-- Written task --
Give every line of the material again, exactly as written.

-- Given information --
^^^^^^^^^^^^^^^^
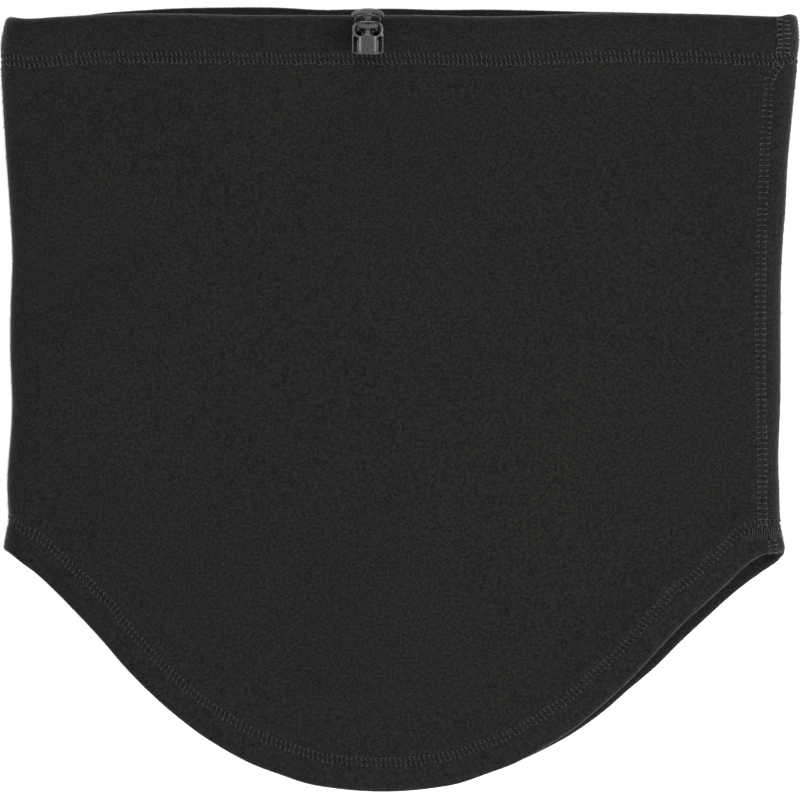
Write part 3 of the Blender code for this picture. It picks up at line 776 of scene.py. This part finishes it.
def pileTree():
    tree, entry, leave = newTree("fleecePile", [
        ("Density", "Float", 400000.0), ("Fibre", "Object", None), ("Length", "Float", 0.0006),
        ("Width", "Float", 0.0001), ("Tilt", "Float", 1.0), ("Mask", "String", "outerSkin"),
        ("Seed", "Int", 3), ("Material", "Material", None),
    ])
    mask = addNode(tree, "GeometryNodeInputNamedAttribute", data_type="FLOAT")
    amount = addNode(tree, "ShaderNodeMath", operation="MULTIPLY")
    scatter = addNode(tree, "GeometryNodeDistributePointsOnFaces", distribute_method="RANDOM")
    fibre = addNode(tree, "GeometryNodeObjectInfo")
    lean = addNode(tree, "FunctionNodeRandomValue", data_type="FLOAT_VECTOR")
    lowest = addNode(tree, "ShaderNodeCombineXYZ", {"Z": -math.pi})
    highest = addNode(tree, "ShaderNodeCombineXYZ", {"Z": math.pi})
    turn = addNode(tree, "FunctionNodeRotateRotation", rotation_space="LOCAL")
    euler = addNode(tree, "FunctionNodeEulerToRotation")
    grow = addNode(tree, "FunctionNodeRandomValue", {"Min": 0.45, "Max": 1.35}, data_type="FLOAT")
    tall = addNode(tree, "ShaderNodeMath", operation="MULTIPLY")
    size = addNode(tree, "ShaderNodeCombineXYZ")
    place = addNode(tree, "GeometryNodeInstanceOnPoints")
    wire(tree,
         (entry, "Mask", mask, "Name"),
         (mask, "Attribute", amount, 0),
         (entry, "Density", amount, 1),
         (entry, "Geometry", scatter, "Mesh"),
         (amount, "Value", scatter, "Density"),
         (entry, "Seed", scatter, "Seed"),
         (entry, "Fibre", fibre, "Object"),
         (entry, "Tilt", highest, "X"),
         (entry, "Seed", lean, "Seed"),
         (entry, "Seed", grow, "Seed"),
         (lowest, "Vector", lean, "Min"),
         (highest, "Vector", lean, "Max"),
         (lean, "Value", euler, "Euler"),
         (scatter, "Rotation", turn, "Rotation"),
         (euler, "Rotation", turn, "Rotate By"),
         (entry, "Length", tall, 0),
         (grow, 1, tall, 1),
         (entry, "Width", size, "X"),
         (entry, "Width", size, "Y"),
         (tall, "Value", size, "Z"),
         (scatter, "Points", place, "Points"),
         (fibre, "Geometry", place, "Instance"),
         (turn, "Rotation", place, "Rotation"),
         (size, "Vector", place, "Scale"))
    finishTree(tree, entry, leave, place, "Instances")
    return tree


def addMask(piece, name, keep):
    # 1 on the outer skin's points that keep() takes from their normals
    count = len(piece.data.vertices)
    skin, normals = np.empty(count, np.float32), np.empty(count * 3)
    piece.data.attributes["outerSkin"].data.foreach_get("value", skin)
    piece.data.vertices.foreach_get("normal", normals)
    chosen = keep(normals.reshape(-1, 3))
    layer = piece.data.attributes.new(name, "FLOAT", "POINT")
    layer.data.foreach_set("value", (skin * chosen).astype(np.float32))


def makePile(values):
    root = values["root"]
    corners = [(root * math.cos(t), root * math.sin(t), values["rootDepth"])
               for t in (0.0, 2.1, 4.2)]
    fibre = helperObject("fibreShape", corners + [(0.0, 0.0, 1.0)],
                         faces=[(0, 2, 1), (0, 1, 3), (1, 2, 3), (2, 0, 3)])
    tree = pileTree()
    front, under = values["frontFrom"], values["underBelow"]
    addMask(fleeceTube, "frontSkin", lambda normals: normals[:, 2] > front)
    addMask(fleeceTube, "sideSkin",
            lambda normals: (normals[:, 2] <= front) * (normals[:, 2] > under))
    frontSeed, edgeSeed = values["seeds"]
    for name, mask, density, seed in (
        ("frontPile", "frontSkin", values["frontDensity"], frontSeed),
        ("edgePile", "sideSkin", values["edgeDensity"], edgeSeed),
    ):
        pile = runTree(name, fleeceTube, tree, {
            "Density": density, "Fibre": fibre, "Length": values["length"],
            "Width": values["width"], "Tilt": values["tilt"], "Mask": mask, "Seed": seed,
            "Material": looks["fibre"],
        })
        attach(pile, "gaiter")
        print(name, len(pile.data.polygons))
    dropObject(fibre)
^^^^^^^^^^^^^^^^
-- Answer to the task --
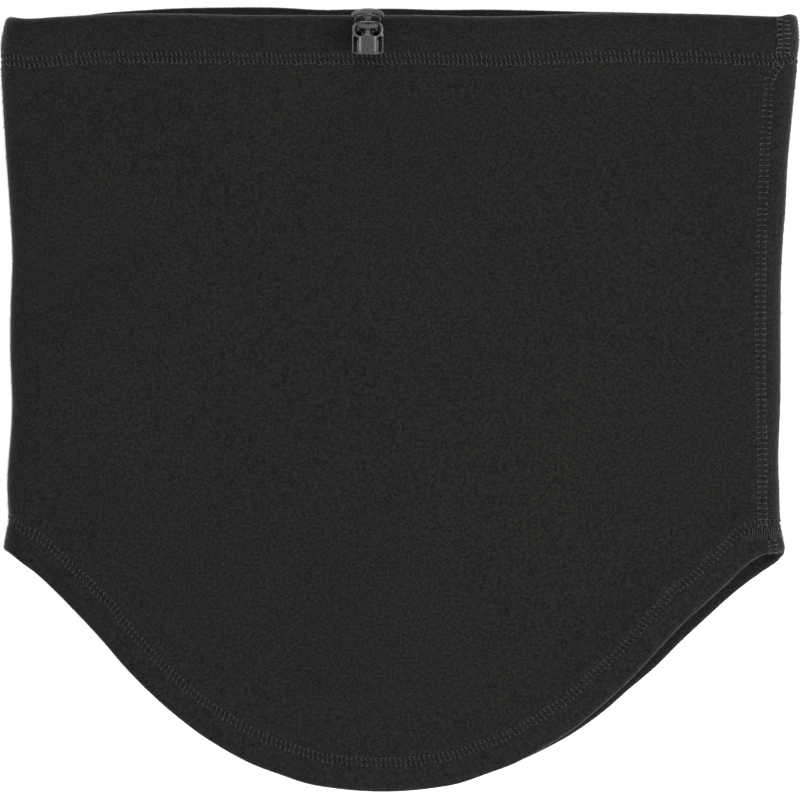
Write part 3 of the Blender code for this picture. It picks up at line 776 of scene.py. This part finishes it.
def pileTree():
    tree, entry, leave = newTree("fleecePile", [
        ("Density", "Float", 400000.0), ("Fibre", "Object", None), ("Length", "Float", 0.0006),
        ("Width", "Float", 0.0001), ("Tilt", "Float", 1.0), ("Mask", "String", "outerSkin"),
        ("Seed", "Int", 3), ("Material", "Material", None),
    ])
    mask = addNode(tree, "GeometryNodeInputNamedAttribute", data_type="FLOAT")
    amount = addNode(tree, "ShaderNodeMath", operation="MULTIPLY")
    scatter = addNode(tree, "GeometryNodeDistributePointsOnFaces", distribute_method="RANDOM")
    fibre = addNode(tree, "GeometryNodeObjectInfo")
    lean = addNode(tree, "FunctionNodeRandomValue", data_type="FLOAT_VECTOR")
    lowest = addNode(tree, "ShaderNodeCombineXYZ", {"Z": -math.pi})
    highest = addNode(tree, "ShaderNodeCombineXYZ", {"Z": math.pi})
    turn = addNode(tree, "FunctionNodeRotateRotation", rotation_space="LOCAL")
    euler = addNode(tree, "FunctionNodeEulerToRotation")
    grow = addNode(tree, "FunctionNodeRandomValue", {"Min": 0.45, "Max": 1.35}, data_type="FLOAT")
    tall = addNode(tree, "ShaderNodeMath", operation="MULTIPLY")
    size = addNode(tree, "ShaderNodeCombineXYZ")
    place = addNode(tree, "GeometryNodeInstanceOnPoints")
    wire(tree,
         (entry, "Mask", mask, "Name"),
         (mask, "Attribute", amount, 0),
         (entry, "Density", amount, 1),
         (entry, "Geometry", scatter, "Mesh"),
         (amount, "Value", scatter, "Density"),
         (entry, "Seed", scatter, "Seed"),
         (entry, "Fibre", fibre, "Object"),
         (entry, "Tilt", highest, "X"),
         (entry, "Seed", lean, "Seed"),
         (entry, "Seed", grow, "Seed"),
         (lowest, "Vector", lean, "Min"),
         (highest, "Vector", lean, "Max"),
         (lean, "Value", euler, "Euler"),
         (scatter, "Rotation", turn, "Rotation"),
         (euler, "Rotation", turn, "Rotate By"),
         (entry, "Length", tall, 0),
         (grow, 1, tall, 1),
         (entry, "Width", size, "X"),
         (entry, "Width", size, "Y"),
         (tall, "Value", size, "Z"),
         (scatter, "Points", place, "Points"),
         (fibre, "Geometry", place, "Instance"),
         (turn, "Rotation", place, "Rotation"),
         (size, "Vector", place, "Scale"))
    finishTree(tree, entry, leave, place, "Instances")
    return tree


def addMask(piece, name, keep):
    # 1 on the outer skin's points that keep() takes from their normals
    count = len(piece.data.vertices)
    skin, normals = np.empty(count, np.float32), np.empty(count * 3)
    piece.data.attributes["outerSkin"].data.foreach_get("value", skin)
    piece.data.vertices.foreach_get("normal", normals)
    chosen = keep(normals.reshape(-1, 3))
    layer = piece.data.attributes.new(name, "FLOAT", "POINT")
    layer.data.foreach_set("value", (skin * chosen).astype(np.float32))


def makePile(values):
    root = values["root"]
    corners = [(root * math.cos(t), root * math.sin(t), values["rootDepth"])
               for t in (0.0, 2.1, 4.2)]
    fibre = helperObject("fibreShape", corners + [(0.0, 0.0, 1.0)],
                         faces=[(0, 2, 1), (0, 1, 3), (1, 2, 3), (2, 0, 3)])
    tree = pileTree()
    front, under = values["frontFrom"], values["underBelow"]
    addMask(fleeceTube, "frontSkin", lambda normals: normals[:, 2] > front)
    addMask(fleeceTube, "sideSkin",
            lambda normals: (normals[:, 2] <= front) * (normals[:, 2] > under))
    frontSeed, edgeSeed = values["seeds"]
    for name, mask, density, seed in (
        ("frontPile", "frontSkin", values["frontDensity"], frontSeed),
        ("edgePile", "sideSkin", values["edgeDensity"], edgeSeed),
    ):
        pile = runTree(name, fleeceTube, tree, {
            "Density": density, "Fibre": fibre, "Length": values["length"],
            "Width": values["width"], "Tilt": values["tilt"], "Mask": mask, "Seed": seed,
            "Material": looks["fibre"],
        })
        attach(pile, "gaiter")
        print(name, len(pile.data.polygons))
    dropObject(fibre)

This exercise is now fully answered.